You, Luc, and others have proposed solutions to voting "problems". In my opinion, none of them solve anything. If you disagree with that statement, please hear me out; some solutions have been simplistic, some elegant, some baroque, some bandaids ("3 is the new 1"). But they all miss the mark. Let me state what I think is the problem, and then you can tell me how your solution (or anyone else's) will solve it.
Here's the problem: The 1-to-5 voting system has caused numerous people to post in this forum, asking "What's wrong with my article? What did I do wrong?" after receiving low votes for an apparently good article. [I am talking here about articles, because the problem is more relevant for them; it also applies on a lesser scale to posts.] The voting system has also caused several authors to quit CP (I know of two; there are probably more who just refuse to come back).

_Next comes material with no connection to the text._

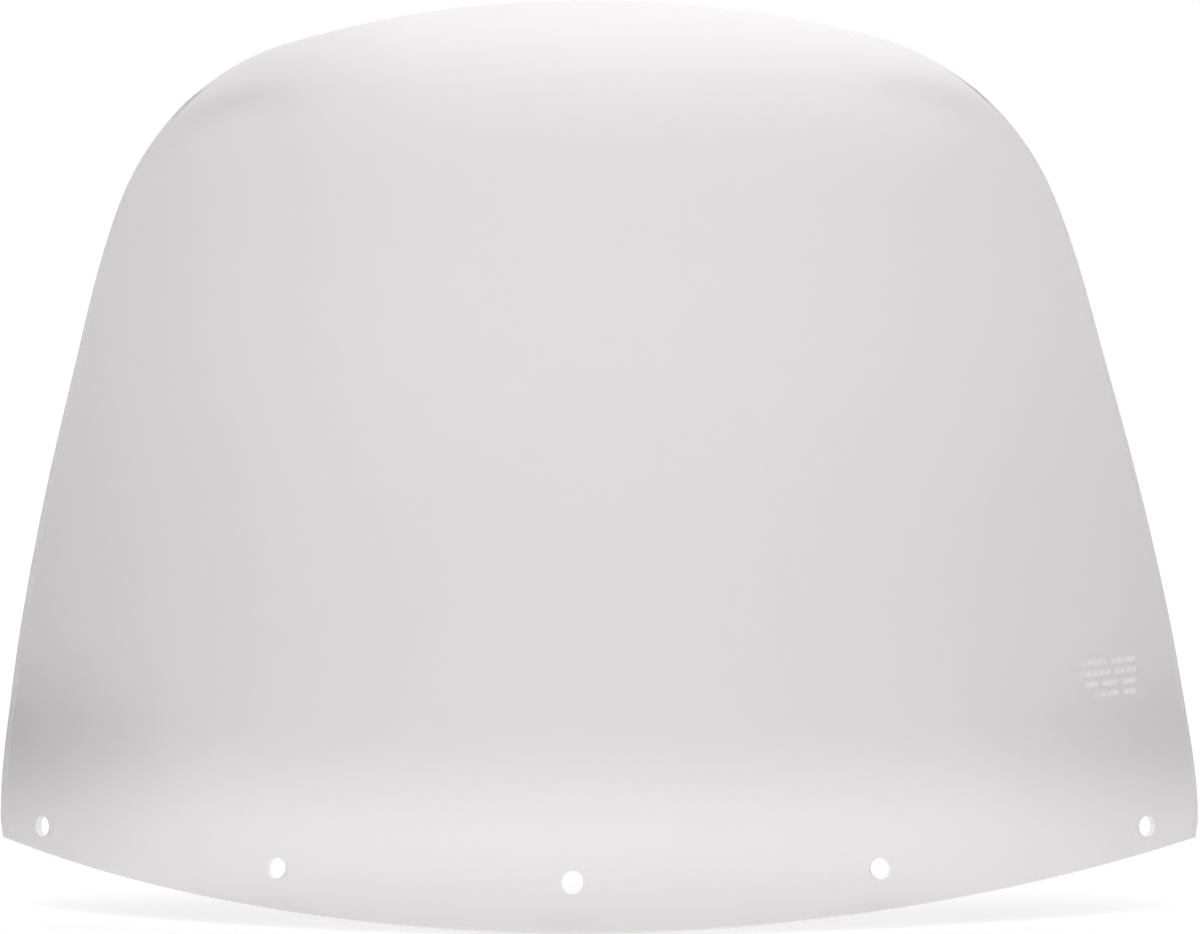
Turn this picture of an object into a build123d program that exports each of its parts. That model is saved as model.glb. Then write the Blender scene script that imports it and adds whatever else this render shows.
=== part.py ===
from build123d import *
import os
from math import radians, sin, sqrt, tan

# Clear windshield screen for a motorcycle fairing.
# One thermoformed sheet, wrapped from side to side, with a flared lip along the top
# edge, a slight forward kick along the base and five screw holes near the base edge.
# Its only other piece is the small patch of print on its road face.
# Millimetres. +X is to the right, -Y is the road side and +Z is up. The origin is the
# middle of the centre screw hole, on the road face. Heights are above the base edge.

# Sheet
SHEET_THICKNESS = 3.0
EDGE_ROUNDING = 0.6

# Outline, seen square on from the road side
HEIGHT = 369.0
CROWN_RADIUS = 515.0  # top edge
CROWN_TURN = 13.2  # degrees from the centreline to the shoulder
SHOULDER_RADIUS = 107.0  # upper corner
SHOULDER_TURN = 53.8  # degrees from the top edge to the side
SIDE_POINTS = [(214.9, 217.0), (230.4, 157.5), (243.8, 92.0)]
SIDE_FOOT = (250.7, 36.0)  # the widest place
BASE_TIP = (249.4, 28.3)
OUTLINE_STAND_OFF = 100.0  # the outline is drawn this far in front of the origin

# Wrap from side to side: the radius grows with height, and the sheet leans back
BASE_WRAP_RADIUS = 355.0
WRAP_RADIUS_GAIN = 0.375  # radius gained for each millimetre of height
LEAN = 0.0925  # set back for each millimetre of height

# Flared lip along the top edge
LIP_HEIGHT = 36.0  # on the centreline
LIP_HALF_SPAN = 183.0  # the flare runs out here
LIP_TAPER = 1.3
LIP_ANGLE = 24.0  # degrees forward at the edge

# Forward kick along the base
KICK_HEIGHT = 48.0
KICK_ANGLE = 9.0  # degrees forward at the base edge

# Screw holes, as distance from the centreline and height
HOLE_RADIUS = 4.25
CENTRE_HOLE_HEIGHT = 19.5
CENTRE_HOLE_LENGTH = 9.3  # upright slot
INNER_HOLE = (120.9, 23.0)
OUTER_HOLE = (228.6, 34.5)

# Printed patch on the road face: rows of plain bars, level with each other at the right
PRINT_THICKNESS = 0.08
PRINT_CENTRE = (212.0, 95.8)
PRINT_WIDTH = 24.3
PRINT_SLOPE = 0.07  # rise of a row for each millimetre to the right
PRINT_ROW_PITCH = 4.4
PRINT_BAR_HEIGHT = 2.2
PRINT_BAR_GAP = 2.2
PRINT_GRID = (7, 4)  # points that shape a bar, along it and up it
PRINT_ROWS = [(9.7, 10.1), (12.6, 8.5), (5.3, 5.7, 5.7), (10.1, 4.9)]

# Grid on which the road face is shaped, a little larger than the outline
FACE_HALF_WIDTH = 262.0
FACE_LOW = -14.0
FACE_HIGH = 382.0
FACE_COLUMNS = 121
FACE_ROWS = 91

shoulder_x = CROWN_RADIUS * sin(radians(CROWN_TURN))
shoulder_z = HEIGHT - CROWN_RADIUS + sqrt(CROWN_RADIUS**2 - shoulder_x**2)
shoulder_centre_x = shoulder_x * (1 - SHOULDER_RADIUS / CROWN_RADIUS)
shoulder_centre_z = shoulder_z - sqrt(SHOULDER_RADIUS**2 - (shoulder_x - shoulder_centre_x) ** 2)


def top_edge_height(x):
    """Height of the top edge, x from the centreline."""
    if abs(x) < shoulder_x:
        return HEIGHT - CROWN_RADIUS + sqrt(CROWN_RADIUS**2 - x**2)
    return shoulder_centre_z + sqrt(SHOULDER_RADIUS**2 - (abs(x) - shoulder_centre_x) ** 2)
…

In summary, the 1-to-5 system causes consternation, anger, bitterness, resentment, mistrust, and feelings that lead to "I'll show you; I'll start low-voting some of your articles"; and it also causes potential new authors to decide not to write that first article.
In short, the 1-to-5 system is eating away at the community spirit here.
I understand Luc's position, but I think what it gives us is simply not enough compared to what it robs us of.
You know what my solution is. It retains the ability to compare articles based on a numerical "goodness" score; it has none of the negatives I mention above.
So that's it. Please tell me how your solution addresses the problems I described. I know that Luc cannot do this, since his solution would, IMHO, make it worse.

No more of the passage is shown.